Fintech, healthcare, agriculture, and e-commerce are listed in the research as high-potential industries where business executives anticipate revenue growth in 2022. Around 90% of CEOs who were polled predicted that fintech would experience the greatest growth in 2022, followed by healthcare (89%) and agriculture and food (87%).
The findings, according to Hamad Buamim, president and chief executive officer of the Dubai Chamber, revealed enormous untapped economic potential in Africa that UAE companies may take advantage of.
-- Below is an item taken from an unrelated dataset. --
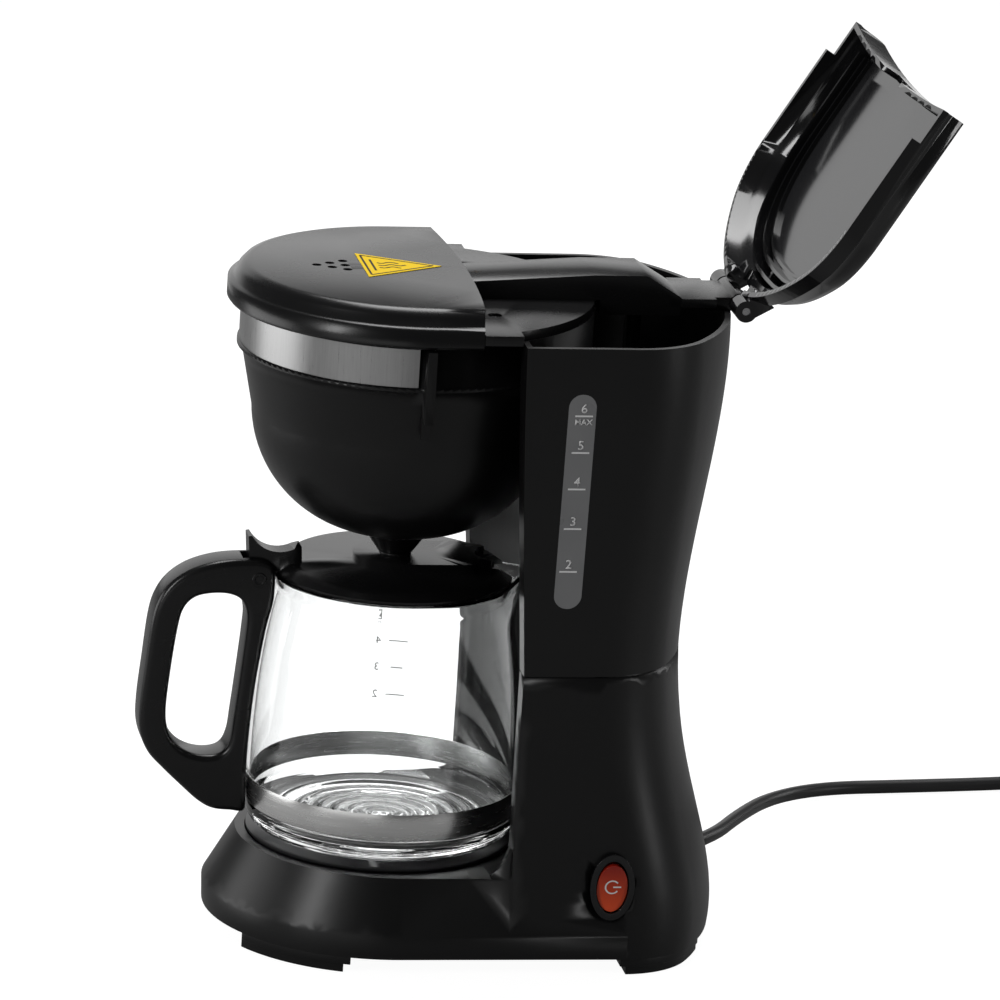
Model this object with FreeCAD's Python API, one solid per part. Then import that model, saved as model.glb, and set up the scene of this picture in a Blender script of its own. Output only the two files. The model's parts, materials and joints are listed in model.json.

He pointed out that the research supports the efforts made by the Dubai Chamber to find new business prospects and promote cross-border trade.
According to the white paper, the UAE provides the Africa region with the appropriate degree of knowledge, capital, and resources required to close market gaps in Africa and promote the continent’s sustainable growth and development.
“Africa is one of our main trading partners and is essential to the expansion of our economy. In the meantime, Dubai has long been a preferred location for African enterprises wishing to grow outside of the continent and into international markets. As part of our efforts to illuminate investment prospects for Dubai’s business community, we provide precise data and studies regarding emerging markets,” Buamim continued.
The report urges African countries to establish the fundamentals, such as laws, rules, and infrastructure, to support growth in important sectors. The report also emphasizes the digital economy as a key driver of the continent’s growth in its conclusions before highlighting the importance that the GCC nations can play in helping Africa fill infrastructure deficiencies.